Drea concluded his remarks by telling the crowd, “as we depart from this church into the light of Harvard Square...may we be reminded of our call to bring the presence of the living God into the world…. That’s the call of veritas.”
Those who attended the service spoke highly of its ability to bring together people of different beliefs and from across the area.
“I was just amazed at how many people even within and outside the Harvard community came together to just like acknowledge and celebrate the beauty of what Catholics hold very dear,” Chisom M. Okpala ’15 said.
Fr. Felipe Gonzalez from Boston’s Cathedral of the Holy Cross said he was “amazed” by the number of people who attended the service. Rebecca E. Tweedie ’14 said that she had “never seen [the church] so full.”

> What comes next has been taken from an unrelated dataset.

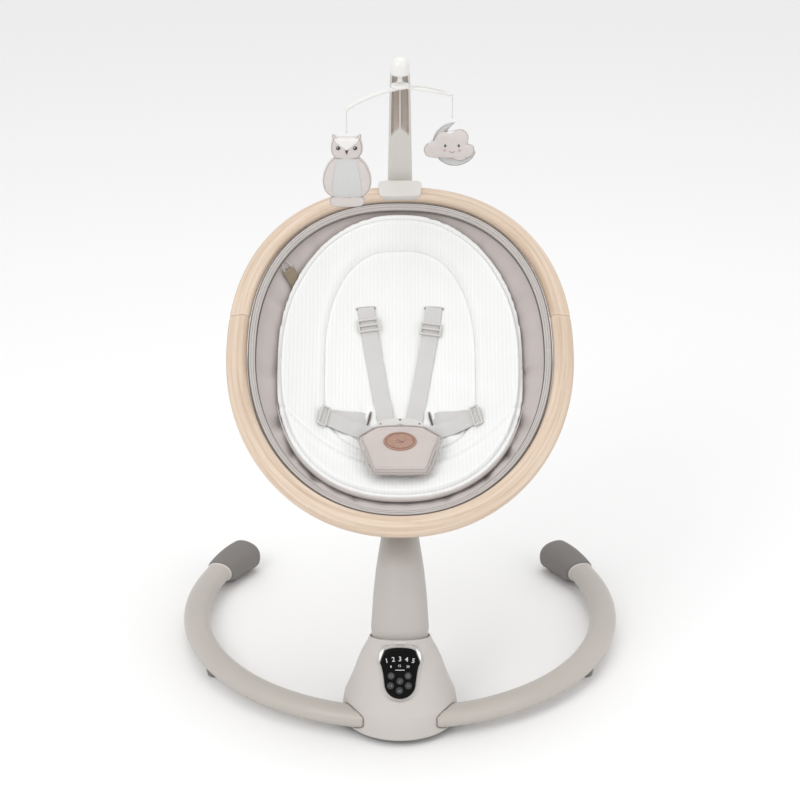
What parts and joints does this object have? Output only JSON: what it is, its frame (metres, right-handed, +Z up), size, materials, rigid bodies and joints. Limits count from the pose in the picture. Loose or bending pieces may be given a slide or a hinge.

“It was the response we were hoping for,” Gonzalez added. “This is the sense of the community that we all are waiting for.”
Back across the Yard, dozens of protesters gathered outside Memorial Hall offered more direct protestation of the the planned satanic mass.
“We’re just delighted to learn that, first of all, [the event] was taken off of campus, and, second of all, that it was cancelled altogether,” said C.J. Doyle, executive director of the Catholic Action League of Massachusetts. “This had no redeeming social value, it had no intrinsic educational value, this was not a cultural event: this was an exercise in hatred, bigotry, desecration, and denigration.”
—Staff writer Alexander H. Patel contributed to the reporting of this article.
—Staff writer Noah J. Delwiche can be reached at email@example.com. Follow him on Twitter @ndelwiche.
This article has been revised to reflect the following correction:
CORRECTION: May 13, 2014
An earlier version of this article incorrectly quoted Catholic Students Association President Todd E. Jones ’16 in talking about the value of the planned satanic mass. Jones said that “This [satanic mass] has no positive cultural substance.”